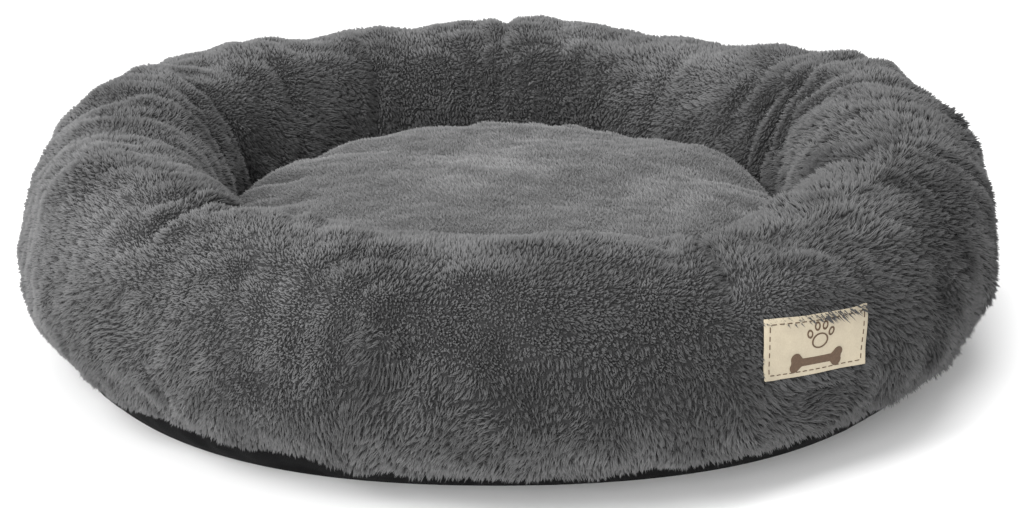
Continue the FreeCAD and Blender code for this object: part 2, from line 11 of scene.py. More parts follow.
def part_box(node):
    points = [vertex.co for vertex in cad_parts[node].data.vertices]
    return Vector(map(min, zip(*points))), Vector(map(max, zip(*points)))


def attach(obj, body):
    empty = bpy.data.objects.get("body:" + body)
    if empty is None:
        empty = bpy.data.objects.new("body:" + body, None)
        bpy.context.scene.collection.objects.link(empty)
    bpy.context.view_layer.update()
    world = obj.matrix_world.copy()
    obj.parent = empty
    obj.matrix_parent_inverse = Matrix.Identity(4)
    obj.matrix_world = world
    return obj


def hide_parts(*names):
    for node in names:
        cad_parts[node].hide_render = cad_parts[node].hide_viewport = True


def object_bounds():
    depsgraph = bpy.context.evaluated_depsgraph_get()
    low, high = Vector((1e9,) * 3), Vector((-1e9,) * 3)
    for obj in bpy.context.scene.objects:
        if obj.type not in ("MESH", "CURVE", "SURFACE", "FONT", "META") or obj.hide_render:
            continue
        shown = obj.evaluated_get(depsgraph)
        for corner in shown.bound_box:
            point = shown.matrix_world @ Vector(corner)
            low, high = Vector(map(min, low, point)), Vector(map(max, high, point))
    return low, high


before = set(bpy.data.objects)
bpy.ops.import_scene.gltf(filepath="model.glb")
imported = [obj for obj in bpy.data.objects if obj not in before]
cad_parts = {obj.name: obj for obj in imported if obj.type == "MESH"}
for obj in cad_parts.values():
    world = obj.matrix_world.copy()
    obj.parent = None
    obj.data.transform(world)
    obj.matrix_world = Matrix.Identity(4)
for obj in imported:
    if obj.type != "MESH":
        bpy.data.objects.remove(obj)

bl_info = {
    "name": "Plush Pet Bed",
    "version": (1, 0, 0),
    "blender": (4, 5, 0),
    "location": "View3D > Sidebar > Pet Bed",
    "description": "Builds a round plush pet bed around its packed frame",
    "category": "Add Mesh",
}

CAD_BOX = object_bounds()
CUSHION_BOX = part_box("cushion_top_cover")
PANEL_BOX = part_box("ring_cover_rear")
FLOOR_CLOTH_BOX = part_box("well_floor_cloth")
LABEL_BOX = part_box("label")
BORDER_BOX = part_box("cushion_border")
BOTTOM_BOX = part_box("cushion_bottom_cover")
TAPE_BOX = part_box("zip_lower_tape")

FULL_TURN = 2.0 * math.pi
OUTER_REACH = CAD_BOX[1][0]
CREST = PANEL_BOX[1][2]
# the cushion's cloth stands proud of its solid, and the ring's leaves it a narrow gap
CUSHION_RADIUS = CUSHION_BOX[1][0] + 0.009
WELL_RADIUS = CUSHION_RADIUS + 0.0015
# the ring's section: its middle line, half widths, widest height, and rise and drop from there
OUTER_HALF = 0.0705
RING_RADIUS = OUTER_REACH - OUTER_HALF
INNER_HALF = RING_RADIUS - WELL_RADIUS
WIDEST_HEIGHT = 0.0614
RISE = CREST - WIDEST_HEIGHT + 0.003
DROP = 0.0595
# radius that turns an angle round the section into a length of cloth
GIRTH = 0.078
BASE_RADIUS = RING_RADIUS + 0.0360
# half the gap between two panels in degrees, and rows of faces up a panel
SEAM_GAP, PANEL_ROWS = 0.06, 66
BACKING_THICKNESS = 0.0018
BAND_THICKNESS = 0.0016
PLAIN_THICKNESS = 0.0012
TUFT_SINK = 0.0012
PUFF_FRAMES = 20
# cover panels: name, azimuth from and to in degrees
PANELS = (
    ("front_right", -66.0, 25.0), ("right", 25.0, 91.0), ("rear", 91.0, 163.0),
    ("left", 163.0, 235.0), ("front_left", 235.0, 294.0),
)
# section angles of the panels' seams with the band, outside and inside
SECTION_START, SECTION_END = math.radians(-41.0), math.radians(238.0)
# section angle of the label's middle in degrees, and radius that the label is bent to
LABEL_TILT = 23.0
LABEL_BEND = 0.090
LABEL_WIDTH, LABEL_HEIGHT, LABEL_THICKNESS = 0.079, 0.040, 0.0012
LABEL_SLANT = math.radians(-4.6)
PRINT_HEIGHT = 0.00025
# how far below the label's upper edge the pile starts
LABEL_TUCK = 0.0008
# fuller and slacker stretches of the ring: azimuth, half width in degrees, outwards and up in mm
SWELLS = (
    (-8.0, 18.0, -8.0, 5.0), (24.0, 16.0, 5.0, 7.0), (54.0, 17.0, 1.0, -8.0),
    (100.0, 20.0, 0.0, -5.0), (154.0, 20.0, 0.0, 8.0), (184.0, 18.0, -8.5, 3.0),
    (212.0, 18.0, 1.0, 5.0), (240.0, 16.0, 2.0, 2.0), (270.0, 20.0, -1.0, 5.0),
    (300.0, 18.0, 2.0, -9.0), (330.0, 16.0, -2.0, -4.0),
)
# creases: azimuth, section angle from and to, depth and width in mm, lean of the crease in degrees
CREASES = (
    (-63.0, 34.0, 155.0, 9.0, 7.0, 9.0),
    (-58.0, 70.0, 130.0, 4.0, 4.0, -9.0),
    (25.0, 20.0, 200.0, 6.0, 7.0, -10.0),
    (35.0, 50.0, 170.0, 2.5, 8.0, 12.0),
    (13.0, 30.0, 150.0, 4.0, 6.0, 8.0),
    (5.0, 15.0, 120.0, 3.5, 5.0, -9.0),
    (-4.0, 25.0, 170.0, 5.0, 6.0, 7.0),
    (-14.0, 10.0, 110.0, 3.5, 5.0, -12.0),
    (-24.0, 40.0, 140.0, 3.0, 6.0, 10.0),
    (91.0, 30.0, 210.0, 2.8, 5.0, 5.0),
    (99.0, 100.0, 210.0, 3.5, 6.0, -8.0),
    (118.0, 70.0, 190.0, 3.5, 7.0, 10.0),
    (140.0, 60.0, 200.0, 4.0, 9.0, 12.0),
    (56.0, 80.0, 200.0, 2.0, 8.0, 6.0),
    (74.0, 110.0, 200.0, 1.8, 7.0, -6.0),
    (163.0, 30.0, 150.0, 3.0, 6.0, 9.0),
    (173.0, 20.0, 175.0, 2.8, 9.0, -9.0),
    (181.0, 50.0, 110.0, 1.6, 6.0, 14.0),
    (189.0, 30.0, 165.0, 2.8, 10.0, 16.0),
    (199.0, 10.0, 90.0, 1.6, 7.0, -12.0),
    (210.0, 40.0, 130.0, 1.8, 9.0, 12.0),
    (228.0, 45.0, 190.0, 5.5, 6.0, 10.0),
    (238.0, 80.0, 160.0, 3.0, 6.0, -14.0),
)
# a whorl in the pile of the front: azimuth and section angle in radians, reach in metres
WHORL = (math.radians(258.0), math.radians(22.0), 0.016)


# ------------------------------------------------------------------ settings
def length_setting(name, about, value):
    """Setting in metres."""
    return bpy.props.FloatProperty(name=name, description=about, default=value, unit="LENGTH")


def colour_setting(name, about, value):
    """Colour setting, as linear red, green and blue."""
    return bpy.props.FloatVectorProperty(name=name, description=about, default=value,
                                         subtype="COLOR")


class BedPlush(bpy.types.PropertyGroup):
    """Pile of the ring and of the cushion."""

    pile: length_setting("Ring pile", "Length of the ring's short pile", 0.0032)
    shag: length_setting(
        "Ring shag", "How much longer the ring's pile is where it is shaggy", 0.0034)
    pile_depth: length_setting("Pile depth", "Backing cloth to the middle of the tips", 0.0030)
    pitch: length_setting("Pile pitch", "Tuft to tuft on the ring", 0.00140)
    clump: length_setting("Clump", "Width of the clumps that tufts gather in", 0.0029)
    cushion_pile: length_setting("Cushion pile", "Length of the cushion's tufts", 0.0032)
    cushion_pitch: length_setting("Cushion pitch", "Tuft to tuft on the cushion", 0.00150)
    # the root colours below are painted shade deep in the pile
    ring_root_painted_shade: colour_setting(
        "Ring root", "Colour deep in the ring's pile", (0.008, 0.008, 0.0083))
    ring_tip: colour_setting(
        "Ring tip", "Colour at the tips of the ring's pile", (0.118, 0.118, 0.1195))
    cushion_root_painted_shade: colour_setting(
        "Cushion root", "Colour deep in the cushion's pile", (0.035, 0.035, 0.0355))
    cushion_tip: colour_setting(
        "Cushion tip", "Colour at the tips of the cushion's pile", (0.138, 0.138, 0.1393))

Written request
Up to and including the line with "bpy.context.view_layer.update()", repeat the data exactly, starting from its first line; nothing else belongs in the response.

Task output
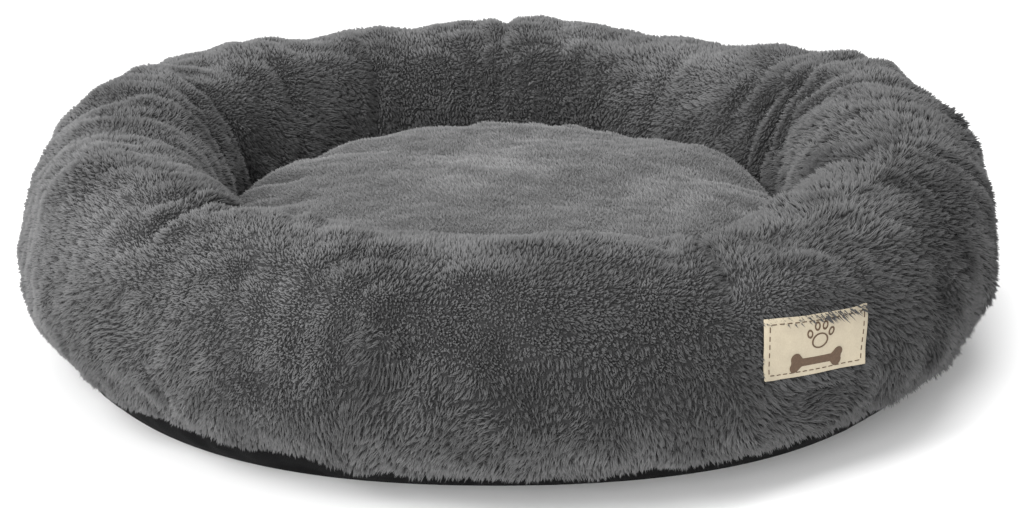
Continue the FreeCAD and Blender code for this object: part 2, from line 11 of scene.py. More parts follow.
def part_box(node):
    points = [vertex.co for vertex in cad_parts[node].data.vertices]
    return Vector(map(min, zip(*points))), Vector(map(max, zip(*points)))


def attach(obj, body):
    empty = bpy.data.objects.get("body:" + body)
    if empty is None:
        empty = bpy.data.objects.new("body:" + body, None)
        bpy.context.scene.collection.objects.link(empty)
    bpy.context.view_layer.update()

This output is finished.